Ideally, no young person will reach adulthood without having received a basic financial education from their parents or guardians. Pocket money and allowances, and access to some form of savings account and a current account help enormously with financial literacy. Those young people who have earned some of their own money via babysitting, waitressing or other part time work tend to be even better equipped to manage their own money and make sensible choices. However, even for those who have not benefited in this way, a number of financial education outreach programmes operate across the UK, often targeting children and young people via schools, youth clubs and universities.

Opening a current account at a bank or building society is the crucial first step towards financial independence and a good credit rating. Many young adults are also keen to take out a mobile phone contract in their own name (below the age of 18, young people are restricted to pay-as-you-go deals or asking an adult to take out a contract). A mobile phone contract represents an excellent further step towards building a credit record although it is, of course, important to ensure the monthly payments are made on time.


Twenty and thirty-somethings
Although further and higher education may take up a considerable chunk of one's 20s, it is during these decades that many people start to consider their future as a potential homeowner. While home ownership rates among 16-34 year olds remain low, this is the time when firming up the foundation that will make possible a future mortgage is essential.

Sold property prices can seem insurmountable and high rents and zero hours contracts or temporary, low paid work may pose an impediment to saving for that all-important deposit, but ensuring that:

- bills are paid on time and in full
- you are registered to vote
- you make regular checks of your credit files for anomalies, inconsistencies and errors

are simple ways to ensure that your credit rating is as good as possible.

For those who have no history of using credit, taking out a credit card can be a useful way of demonstrating to future potential lenders that you are sensible and cautious when it comes to borrowing. If you are considering this option, it is prudent to keep your borrowing within a third of your total credit allowance and to repay the balance in full every month. If you can't always manage the latter, at least make sure that you make the monthly minimum payment on time.
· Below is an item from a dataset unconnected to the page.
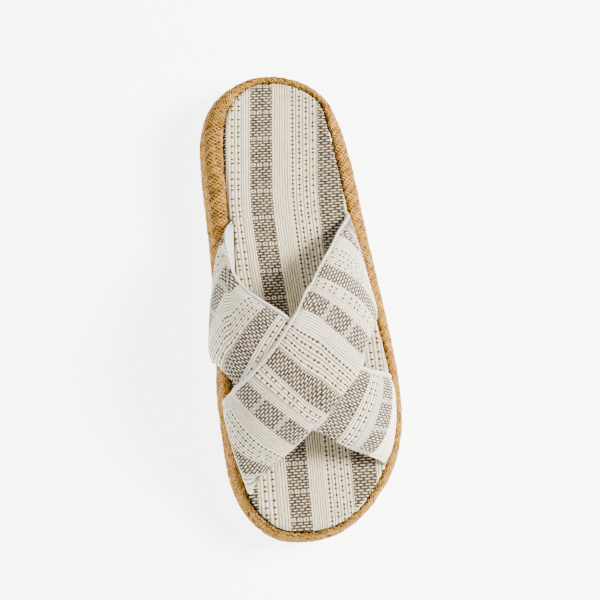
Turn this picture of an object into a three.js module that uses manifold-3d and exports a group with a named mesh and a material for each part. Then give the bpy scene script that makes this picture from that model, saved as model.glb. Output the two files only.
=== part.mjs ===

Even a single late or missed payment can damage your credit rating. Setting up a direct debit helps ensure that these payments are not missed.


Mid-life
This is a stage of life when those people who have already bought property may look to move up the ladder to accommodate a growing family. For others, it may represent their first chance to buy. Regardless of your position on the property ladder, your ability to move onto or up it is likely to depend on your other financial commitments, which can be considerable. As ever, ensuring that payments are made on time (and, preferably, in full) is crucial. Paying down outstanding balances can pay dividends in terms of boosting your credit rating. However, an alternative, which should always be used with caution is to expand your available credit. Ideally, you should not use this additional credit or, if you do, you should pay it off in full every month. Whatever you do, remember that maxing out your credit facilities will almost always damage your score. If you have to choose which credit account to pay down first, pick the one with the highest interest. After this, pay off the newest accounts first. For more information on managing credit payments, google "debt snowball".

If you can ensure that your outstanding credit liabilities are kept firmly in check, you should be in a better position to buy a new property. Inevitably, already owning a home - provided it is not in negative equity - should help you move up the ladder, even if local sold property prices have not increased that much.


Retirement and beyond
If downsizing is on the cards and a mortgage is no longer needed, it can be tempting to assume that credit scores are a faff that is now largely behind you. However, no matter how old you are, it is imperative to remain aware of the risk and ramifications of ID fraud. Regular monitoring of your credit records can provide an important "heads up" of possible problems.